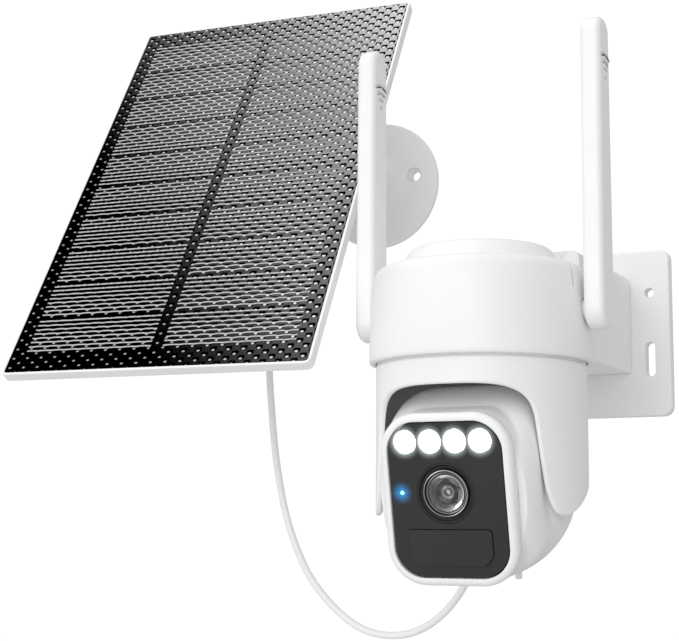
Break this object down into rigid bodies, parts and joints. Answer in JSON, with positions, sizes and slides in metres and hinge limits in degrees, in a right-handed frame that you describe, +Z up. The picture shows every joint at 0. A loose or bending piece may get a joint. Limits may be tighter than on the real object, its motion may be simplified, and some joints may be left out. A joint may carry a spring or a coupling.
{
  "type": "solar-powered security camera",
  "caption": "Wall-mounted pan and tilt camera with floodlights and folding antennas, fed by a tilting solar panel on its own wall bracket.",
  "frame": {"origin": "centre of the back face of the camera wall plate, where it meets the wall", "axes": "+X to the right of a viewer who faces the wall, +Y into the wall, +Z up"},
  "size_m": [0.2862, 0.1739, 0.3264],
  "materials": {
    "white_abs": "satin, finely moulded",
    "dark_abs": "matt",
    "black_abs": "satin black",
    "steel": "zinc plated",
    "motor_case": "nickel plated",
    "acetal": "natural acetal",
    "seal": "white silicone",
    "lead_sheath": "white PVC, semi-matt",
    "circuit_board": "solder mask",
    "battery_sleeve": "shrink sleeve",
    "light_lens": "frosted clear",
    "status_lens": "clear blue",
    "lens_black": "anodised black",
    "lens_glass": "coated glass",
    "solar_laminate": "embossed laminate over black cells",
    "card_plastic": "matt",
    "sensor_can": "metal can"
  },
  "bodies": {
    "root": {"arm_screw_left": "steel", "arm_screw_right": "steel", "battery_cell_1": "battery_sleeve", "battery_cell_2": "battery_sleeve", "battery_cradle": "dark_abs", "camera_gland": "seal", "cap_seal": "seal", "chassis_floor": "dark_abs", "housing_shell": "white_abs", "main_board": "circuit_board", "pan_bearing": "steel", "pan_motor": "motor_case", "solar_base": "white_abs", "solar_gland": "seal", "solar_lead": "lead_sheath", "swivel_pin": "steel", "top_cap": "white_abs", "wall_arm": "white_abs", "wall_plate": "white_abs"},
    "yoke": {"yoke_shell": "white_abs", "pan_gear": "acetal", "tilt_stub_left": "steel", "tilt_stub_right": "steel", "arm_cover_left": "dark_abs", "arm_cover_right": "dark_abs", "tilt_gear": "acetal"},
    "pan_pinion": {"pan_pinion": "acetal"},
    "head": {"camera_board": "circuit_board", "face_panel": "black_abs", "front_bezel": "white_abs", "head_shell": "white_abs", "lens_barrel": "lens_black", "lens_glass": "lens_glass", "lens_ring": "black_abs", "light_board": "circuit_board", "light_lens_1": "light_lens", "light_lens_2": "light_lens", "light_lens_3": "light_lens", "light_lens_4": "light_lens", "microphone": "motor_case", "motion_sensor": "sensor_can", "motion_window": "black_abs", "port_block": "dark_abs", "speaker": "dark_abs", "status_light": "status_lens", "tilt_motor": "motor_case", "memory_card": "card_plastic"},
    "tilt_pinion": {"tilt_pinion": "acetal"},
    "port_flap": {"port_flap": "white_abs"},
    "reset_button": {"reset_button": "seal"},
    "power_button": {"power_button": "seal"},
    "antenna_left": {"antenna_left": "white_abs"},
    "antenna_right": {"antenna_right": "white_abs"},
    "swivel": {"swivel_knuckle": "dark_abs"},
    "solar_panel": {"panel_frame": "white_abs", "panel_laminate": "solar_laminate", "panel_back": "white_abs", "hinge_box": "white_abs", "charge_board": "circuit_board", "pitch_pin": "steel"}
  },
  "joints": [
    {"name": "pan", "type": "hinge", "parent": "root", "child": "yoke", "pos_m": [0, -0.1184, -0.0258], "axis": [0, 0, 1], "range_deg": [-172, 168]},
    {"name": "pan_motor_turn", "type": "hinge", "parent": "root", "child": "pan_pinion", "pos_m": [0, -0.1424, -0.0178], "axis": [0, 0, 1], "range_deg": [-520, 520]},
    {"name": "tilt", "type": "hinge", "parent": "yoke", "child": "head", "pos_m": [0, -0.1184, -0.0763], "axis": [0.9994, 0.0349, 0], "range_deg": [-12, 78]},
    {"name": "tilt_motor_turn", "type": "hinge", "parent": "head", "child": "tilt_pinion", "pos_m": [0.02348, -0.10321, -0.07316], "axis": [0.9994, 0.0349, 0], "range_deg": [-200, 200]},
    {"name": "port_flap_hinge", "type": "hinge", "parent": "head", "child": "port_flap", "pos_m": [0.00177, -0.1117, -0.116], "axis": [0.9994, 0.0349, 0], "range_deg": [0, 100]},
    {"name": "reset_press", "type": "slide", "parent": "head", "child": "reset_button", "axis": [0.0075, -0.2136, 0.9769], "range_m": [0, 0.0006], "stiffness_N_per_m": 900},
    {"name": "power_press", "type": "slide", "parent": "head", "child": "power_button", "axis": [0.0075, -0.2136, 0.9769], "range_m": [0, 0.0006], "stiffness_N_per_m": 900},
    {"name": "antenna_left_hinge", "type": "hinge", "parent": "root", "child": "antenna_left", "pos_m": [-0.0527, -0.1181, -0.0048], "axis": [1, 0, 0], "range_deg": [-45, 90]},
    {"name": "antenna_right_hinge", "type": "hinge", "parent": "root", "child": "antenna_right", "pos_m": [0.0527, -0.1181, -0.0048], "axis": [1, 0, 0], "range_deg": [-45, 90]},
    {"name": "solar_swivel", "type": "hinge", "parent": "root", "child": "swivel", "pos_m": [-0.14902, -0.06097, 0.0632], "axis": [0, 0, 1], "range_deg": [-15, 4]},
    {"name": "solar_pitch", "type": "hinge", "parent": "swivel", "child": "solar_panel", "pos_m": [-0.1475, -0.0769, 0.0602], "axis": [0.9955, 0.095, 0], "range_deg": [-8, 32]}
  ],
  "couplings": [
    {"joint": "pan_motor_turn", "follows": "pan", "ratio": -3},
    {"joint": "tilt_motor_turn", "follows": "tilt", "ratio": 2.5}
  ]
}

• • • • •

Return the listing above in its exact form.

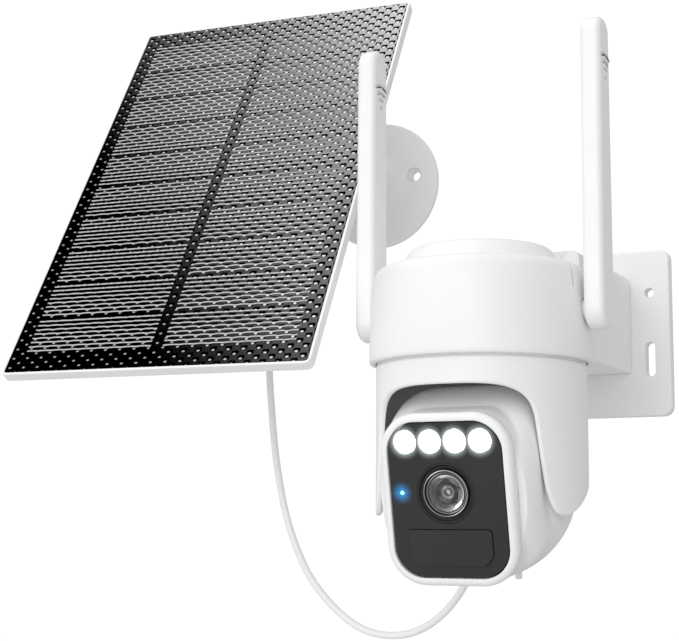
Break this object down into rigid bodies, parts and joints. Answer in JSON, with positions, sizes and slides in metres and hinge limits in degrees, in a right-handed frame that you describe, +Z up. The picture shows every joint at 0. A loose or bending piece may get a joint. Limits may be tighter than on the real object, its motion may be simplified, and some joints may be left out. A joint may carry a spring or a coupling.
{
  "type": "solar-powered security camera",
  "caption": "Wall-mounted pan and tilt camera with floodlights and folding antennas, fed by a tilting solar panel on its own wall bracket.",
  "frame": {"origin": "centre of the back face of the camera wall plate, where it meets the wall", "axes": "+X to the right of a viewer who faces the wall, +Y into the wall, +Z up"},
  "size_m": [0.2862, 0.1739, 0.3264],
  "materials": {
    "white_abs": "satin, finely moulded",
    "dark_abs": "matt",
    "black_abs": "satin black",
    "steel": "zinc plated",
    "motor_case": "nickel plated",
    "acetal": "natural acetal",
    "seal": "white silicone",
    "lead_sheath": "white PVC, semi-matt",
    "circuit_board": "solder mask",
    "battery_sleeve": "shrink sleeve",
    "light_lens": "frosted clear",
    "status_lens": "clear blue",
    "lens_black": "anodised black",
    "lens_glass": "coated glass",
    "solar_laminate": "embossed laminate over black cells",
    "card_plastic": "matt",
    "sensor_can": "metal can"
  },
  "bodies": {
    "root": {"arm_screw_left": "steel", "arm_screw_right": "steel", "battery_cell_1": "battery_sleeve", "battery_cell_2": "battery_sleeve", "battery_cradle": "dark_abs", "camera_gland": "seal", "cap_seal": "seal", "chassis_floor": "dark_abs", "housing_shell": "white_abs", "main_board": "circuit_board", "pan_bearing": "steel", "pan_motor": "motor_case", "solar_base": "white_abs", "solar_gland": "seal", "solar_lead": "lead_sheath", "swivel_pin": "steel", "top_cap": "white_abs", "wall_arm": "white_abs", "wall_plate": "white_abs"},
    "yoke": {"yoke_shell": "white_abs", "pan_gear": "acetal", "tilt_stub_left": "steel", "tilt_stub_right": "steel", "arm_cover_left": "dark_abs", "arm_cover_right": "dark_abs", "tilt_gear": "acetal"},
    "pan_pinion": {"pan_pinion": "acetal"},
    "head": {"camera_board": "circuit_board", "face_panel": "black_abs", "front_bezel": "white_abs", "head_shell": "white_abs", "lens_barrel": "lens_black", "lens_glass": "lens_glass", "lens_ring": "black_abs", "light_board": "circuit_board", "light_lens_1": "light_lens", "light_lens_2": "light_lens", "light_lens_3": "light_lens", "light_lens_4": "light_lens", "microphone": "motor_case", "motion_sensor": "sensor_can", "motion_window": "black_abs", "port_block": "dark_abs", "speaker": "dark_abs", "status_light": "status_lens", "tilt_motor": "motor_case", "memory_card": "card_plastic"},
    "tilt_pinion": {"tilt_pinion": "acetal"},
    "port_flap": {"port_flap": "white_abs"},
    "reset_button": {"reset_button": "seal"},
    "power_button": {"power_button": "seal"},
    "antenna_left": {"antenna_left": "white_abs"},
    "antenna_right": {"antenna_right": "white_abs"},
    "swivel": {"swivel_knuckle": "dark_abs"},
    "solar_panel": {"panel_frame": "white_abs", "panel_laminate": "solar_laminate", "panel_back": "white_abs", "hinge_box": "white_abs", "charge_board": "circuit_board", "pitch_pin": "steel"}
  },
  "joints": [
    {"name": "pan", "type": "hinge", "parent": "root", "child": "yoke", "pos_m": [0, -0.1184, -0.0258], "axis": [0, 0, 1], "range_deg": [-172, 168]},
    {"name": "pan_motor_turn", "type": "hinge", "parent": "root", "child": "pan_pinion", "pos_m": [0, -0.1424, -0.0178], "axis": [0, 0, 1], "range_deg": [-520, 520]},
    {"name": "tilt", "type": "hinge", "parent": "yoke", "child": "head", "pos_m": [0, -0.1184, -0.0763], "axis": [0.9994, 0.0349, 0], "range_deg": [-12, 78]},
    {"name": "tilt_motor_turn", "type": "hinge", "parent": "head", "child": "tilt_pinion", "pos_m": [0.02348, -0.10321, -0.07316], "axis": [0.9994, 0.0349, 0], "range_deg": [-200, 200]},
    {"name": "port_flap_hinge", "type": "hinge", "parent": "head", "child": "port_flap", "pos_m": [0.00177, -0.1117, -0.116], "axis": [0.9994, 0.0349, 0], "range_deg": [0, 100]},
    {"name": "reset_press", "type": "slide", "parent": "head", "child": "reset_button", "axis": [0.0075, -0.2136, 0.9769], "range_m": [0, 0.0006], "stiffness_N_per_m": 900},
    {"name": "power_press", "type": "slide", "parent": "head", "child": "power_button", "axis": [0.0075, -0.2136, 0.9769], "range_m": [0, 0.0006], "stiffness_N_per_m": 900},
    {"name": "antenna_left_hinge", "type": "hinge", "parent": "root", "child": "antenna_left", "pos_m": [-0.0527, -0.1181, -0.0048], "axis": [1, 0, 0], "range_deg": [-45, 90]},
    {"name": "antenna_right_hinge", "type": "hinge", "parent": "root", "child": "antenna_right", "pos_m": [0.0527, -0.1181, -0.0048], "axis": [1, 0, 0], "range_deg": [-45, 90]},
    {"name": "solar_swivel", "type": "hinge", "parent": "root", "child": "swivel", "pos_m": [-0.14902, -0.06097, 0.0632], "axis": [0, 0, 1], "range_deg": [-15, 4]},
    {"name": "solar_pitch", "type": "hinge", "parent": "swivel", "child": "solar_panel", "pos_m": [-0.1475, -0.0769, 0.0602], "axis": [0.9955, 0.095, 0], "range_deg": [-8, 32]}
  ],
  "couplings": [
    {"joint": "pan_motor_turn", "follows": "pan", "ratio": -3},
    {"joint": "tilt_motor_turn", "follows": "tilt", "ratio": 2.5}
  ]
}